If you are on such good terms, Larry and John, it should be possible for both of you to directly address each other in one and the same blog/thread.

Why deliberately shoot past each other? Or is this mutually raising traffic on both blogs?

Otherwise, nwrickert's blog could be a neutral site for your duell.

ScienceAvenger said...

Of course, when somebody makes an argument for a conclusion you disagree with...the appropriate response is not to make counterarguments showing how the conclusion does not follow from agreed facts or logic, but to insult them. Call them a “word cake baker”. Compare them to creationists... I could have saved so much time just calling people silly poo poos.

Indeed, which is right up there with pretending that ALL you got was an insult, and ignoring the reasoned argument as to why the label was added. Go a mirror around?

Anonymous said...

I know this is very old, and probably won't be seen, but if I am reading this now others might read it as well.

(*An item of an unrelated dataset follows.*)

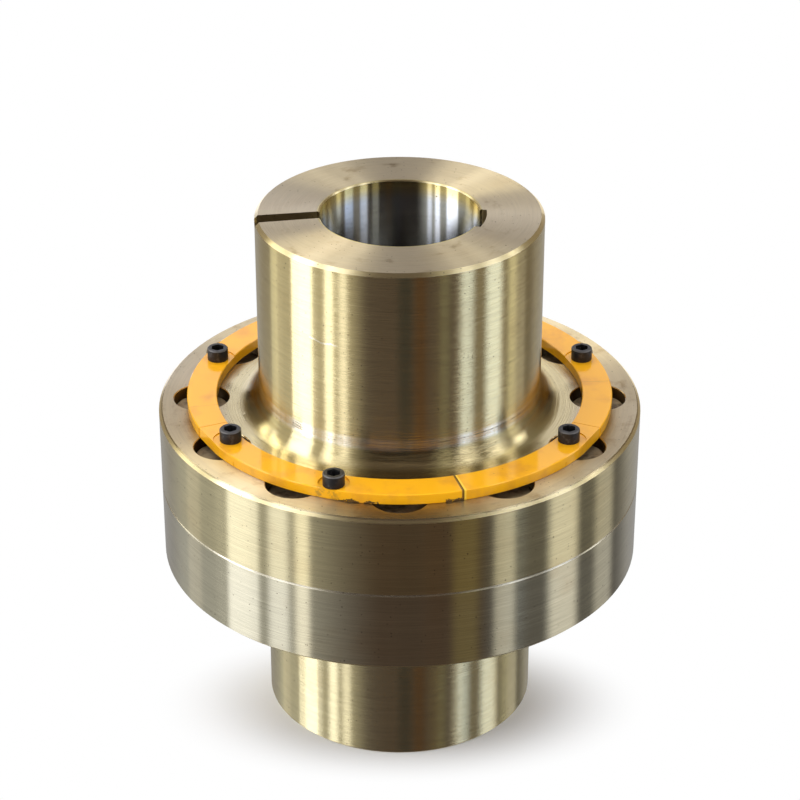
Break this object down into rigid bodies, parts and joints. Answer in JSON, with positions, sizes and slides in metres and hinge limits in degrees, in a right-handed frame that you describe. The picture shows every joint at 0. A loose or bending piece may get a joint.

The first comment here compared "Isn't it generally true that when opposing sides disagree on important views, one side is usually making an error that can be identified?" to the time of day, stating he believes it to be around 1:20 pm. Ignoring the fact that he is wrong based on timestamp of his message, he is still wrong. It may be a waste of time to argue about, as one poster claimed, but it is still a matter of truth/falsehood.

If he believed it was 1:20pm locally, then he would be correct, and nobody would argue with him, but if he believed it was 1:20 pm generally, and was not referring to Coordinated Universal Time, then he would be wrong. There are no degrees of wrongness, he is either correct or he is not. This example does not in any way demonstrate a possibility where there is no wrong belief. He is either correct, or he is not.

There is, so far as I am aware, no such thing as "local truth," which is why modern physicists are working on a unified theory rather than just being happy with general relativity and quantum mechanics. He may be correct in saying "It is 1:20 at this location" but that holds true anywhere else. No matter where you are, it would be 1:20 at that location, so it is not a "local truth."